Cabinet knobs in amber glass

Cabinet knobs in amber glass add a warm glow to creamy white cabinets. 

When it comes to cabinet knobs, the simpler styles include those glass knobs as well as the round, square, and pyramid shapes typical of the period. Decorative knobs appear in wood, metal, porcelain, ceramic, or a mix of materials, with surface treatments that include embossing or engraving, hand-painting, and enameling. Decorative shapes range from demure rounds and squares to mini sculptures that look more like jewelry than hardware—a three-dimensional cluster of peaches, for example, or a hand-painted trout.

Three familiar types of pulls are the bin pull, bail pull, and drawer pull. The inverted cup shape of the bin pull has been a standard in kitchens and offices since the Victorian era. While they are usually metal—brass is classic, but they can be found in iron and bronze, too, in every finish from nickel to verdigris—period bin pulls also were made of clear, tinted, or ribbed glass.

The bail pull is a two-piece construction, with a metal back plate and a U-shaped pull (the bail). Horizontal or vertical, bail pulls are most commonly found on furniture. A classic bail pull on an Arts & Crafts sideboard or buffet typically has a hammered back plate and a thick, sturdy bail in any number of shapes. While copper is popular today, brass and iron were also common a century ago.

As with knobs, the drawer pull can be simple or decorative. The counterpart to the glass knob is the bridge pull, with fluted-knob shapes for the mounts. Pulls are especially diverse in metal: Styles range from minimally shaped rectangles to miniature branches to enameled bars encrusted with semi-precious stones.

The Squirrel knob is from Notting Hill Decorative Hardware.

The Squirrel knob is from Notting Hill Decorative Hardware.

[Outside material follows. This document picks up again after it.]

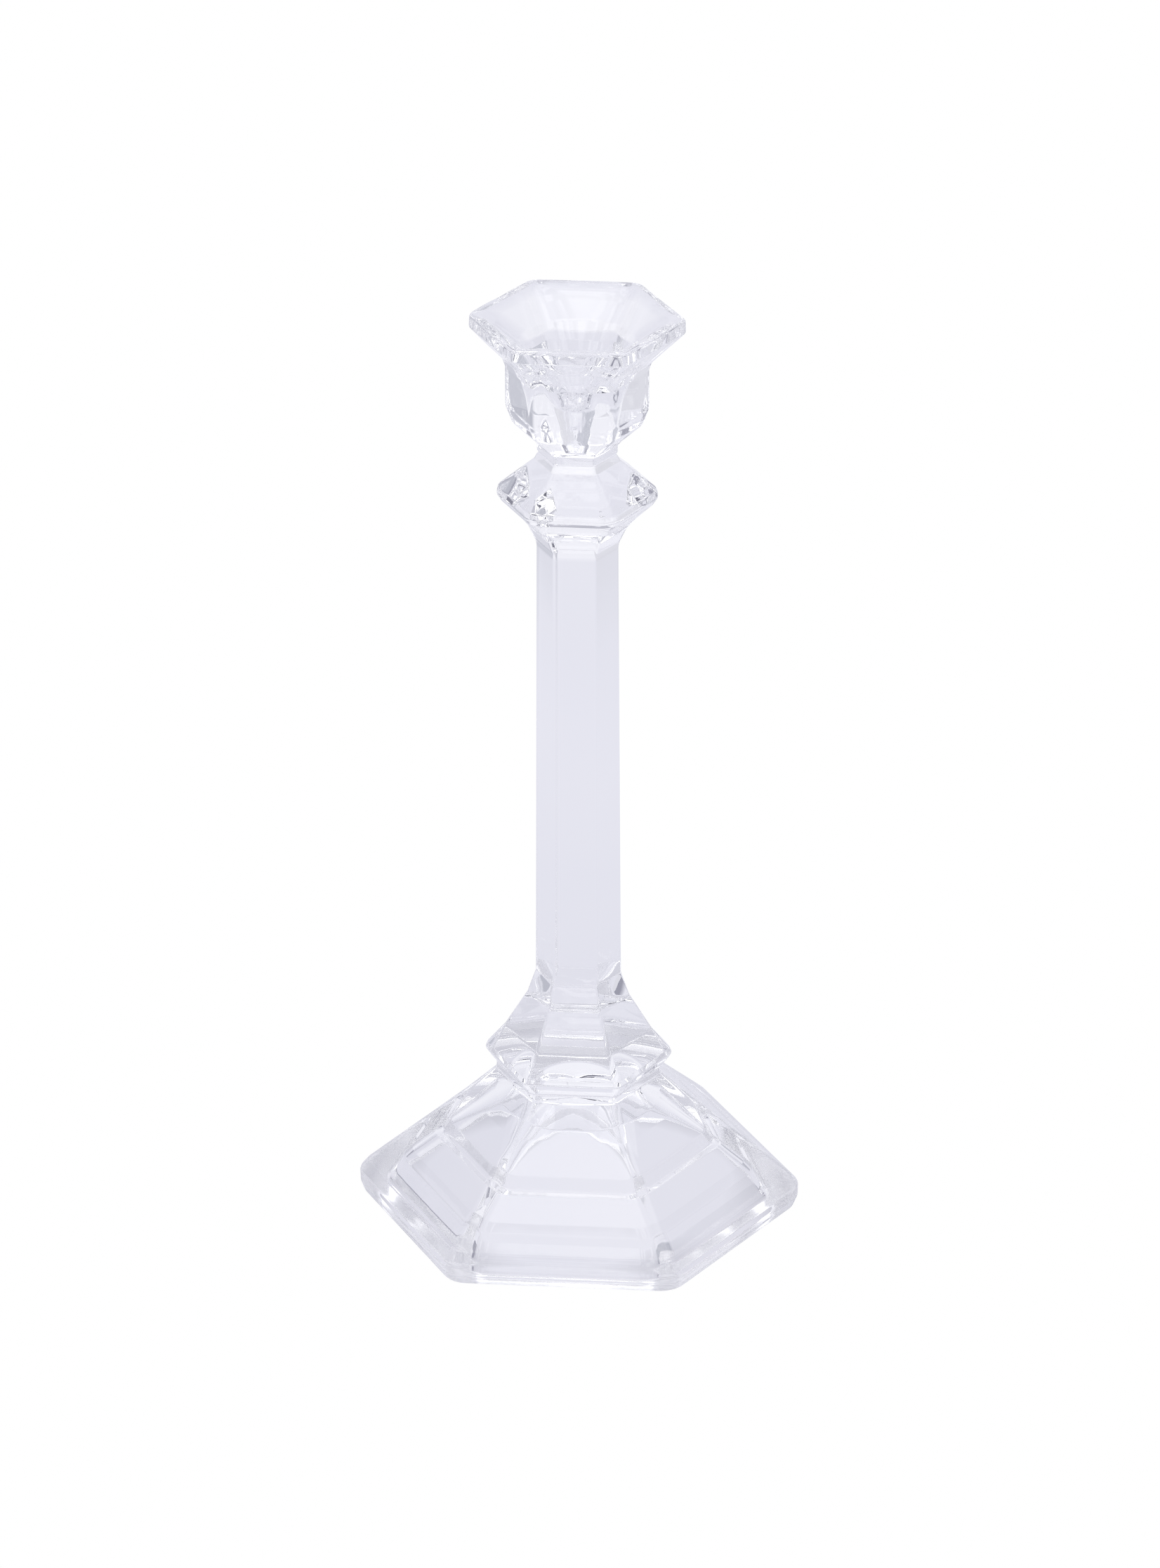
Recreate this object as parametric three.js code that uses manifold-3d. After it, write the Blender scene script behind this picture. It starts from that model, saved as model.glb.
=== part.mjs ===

Exposed hinges tend to be utilitarian, but since there are so many types—surface, offset and half-mortise, strap—the shapes get interesting. A ubiquitous surface hinge for kitchen cabinets is the butterfly hinge; at least half a dozen period variations are still made. Offset and mortise hinges borrow details from surface hinges. Owing to their length and versatility, strap hinges range from rustic iron styles (much like colonial strap hinges of the bean and spear variety) to hand-wrought works of art.